Her extended family includes 29 art practitioners.

== Education ==
Powhatan attended Howard University in Washington D.C., where she studied studio arts, art history, and education. She completed her graduate studies at the University of London.

== Museum ==
Powhatan and her husband, Michael Auld, cofounded the Powhatan Museum, in Washington, DC, 2000. Their website and collection provide information on the first European encounters in the Americas; the Powhatan Confederacy of the Virginia Territory and the Indigenous Peoples of the Caribbean, the Taino and Kalinago (Island Carib). The Powhatan Museum should not be confused with the Pamunkey Indian Museum and Cultural Center, a tribal museum in King William, Virginia.

== Artworks ==
Powhatan's artwork calls for respect for Indigenous cultures. She researches traditional Eastern Woodlands Indigenous designs for her artwork.

"Soweto/So-We-Too" is a silk-screen print that expresses the connection of Native and other oppressed people. Palestinians, Native Americans, and South Africans are represented by cultural symbols that are related to traditional housing. The colors in the print symbolize the four sacred Native American colors, directions, and races of humanity.

"Fire Woman Warrior" is a sculpture of Keziah Powhatan.

"Pocahontas Unmasked" is a print of a distant maternal cousin. This print is Powhatan's interpretation of an unmasked English version of Pocahontas. It is based on John White's watercolors based on the Amerindian phenotype from 1585.

== Exhibitions ==
=== Solo exhibitions ===
- "Age-Old Tribe's Dream Painter," Fondo Del Sol, Washington D.C, December 19, 1990 – January 26, 1991.
- "Culture Caucus Summer Festival: Rose Powhatan," The Reach at The Kennedy Center, Washington, D.C., September 2–3, 2022.
- "Wingapo! Welcome to the Native American Dance Circle," The Kennedy Center, Washington D.C., July 8-July 10, 2021.

=== Group exhibitions ===
- "Totems to Powhatan," Vienna, Virginia, metro station, 1988.
- "'SUBMULOC': REVERSING THE TIDE," Fondo Del Sol, Washington, D.C., June 26, 1992 – July 11, 1992.
- "The Land Carries Our Ancestors: Contemporary Art by Native Americans," National Gallery of Art, Washington, D.C., October 4, 2023 – January 15, 2024.
- Visual Power: 21st Century Native American Artists/Intellectuals, 2005, traveling exhibition, curated by Phoebe Farris

== Film ==
Powhatan appeared as an extra in the 2005 historical film The New World.
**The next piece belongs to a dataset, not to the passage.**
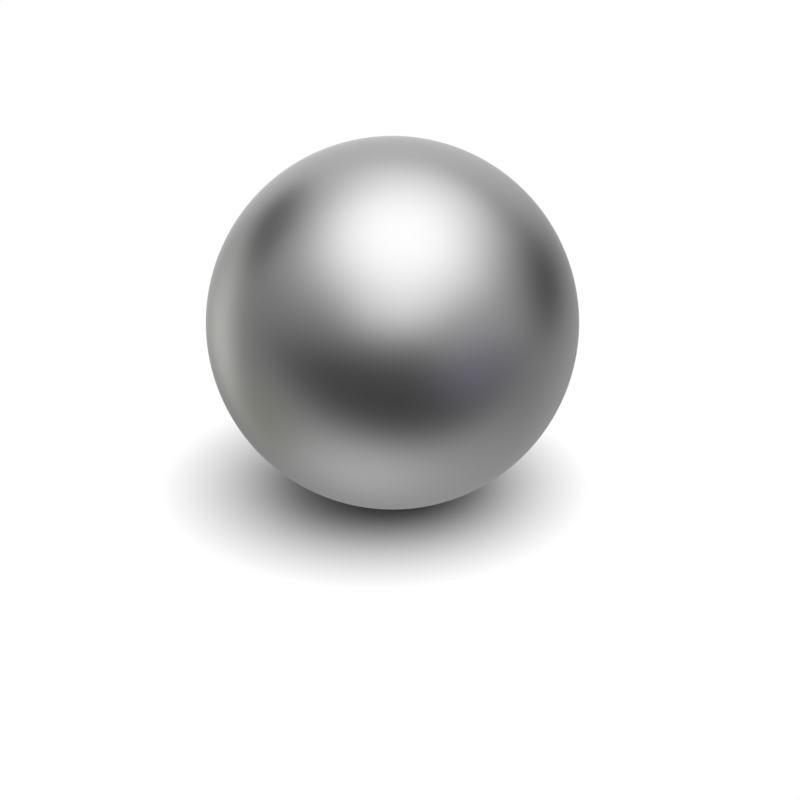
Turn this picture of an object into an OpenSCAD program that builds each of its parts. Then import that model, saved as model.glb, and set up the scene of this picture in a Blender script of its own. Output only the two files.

She also appeared in the 2008 HBO series “John Adams”. Powhatan acted in the role of Nancy Attucks, the Nattick Indian mother of Crispus Attucks, who was a hero of the American Revolutionary War.

Visitors to the Jamestown Settlement Park in Virginia can see Powhatan acting in the role of a 17th century Pamunkey elder in the film “1607: A Nation Takes Root”.

Rose Powhatan is also featured as a storyteller of Virginia Indian and other Indigenous American cultural origins on YouTube.

== Publications ==
=== Books ===
- The Things I Prefer to Be Forgotten (by Alexei Auld, illustrated by Powhatan) (2014)
- Tonto Canto Pocahontas (by Alexei Auld, illustrated by Powhatan) (2013)
“The People Who Stayed:
Southeastern Indian Writing After Removal”(edited by Geary Hobson, Janet McAdams, and Kathryn Walkiewicz). (2010)
Rose Powhatan contributed her memoir titled “Surviving Document Genocide” as the entree to the publication.

=== Articles ===
- My American Liberty Story: Rose A. Powhatan
- Opinion | D.C. Once Had an Indigenous Queen, Cockacoeske, the Queen of Pamunkey. Remember Her Story.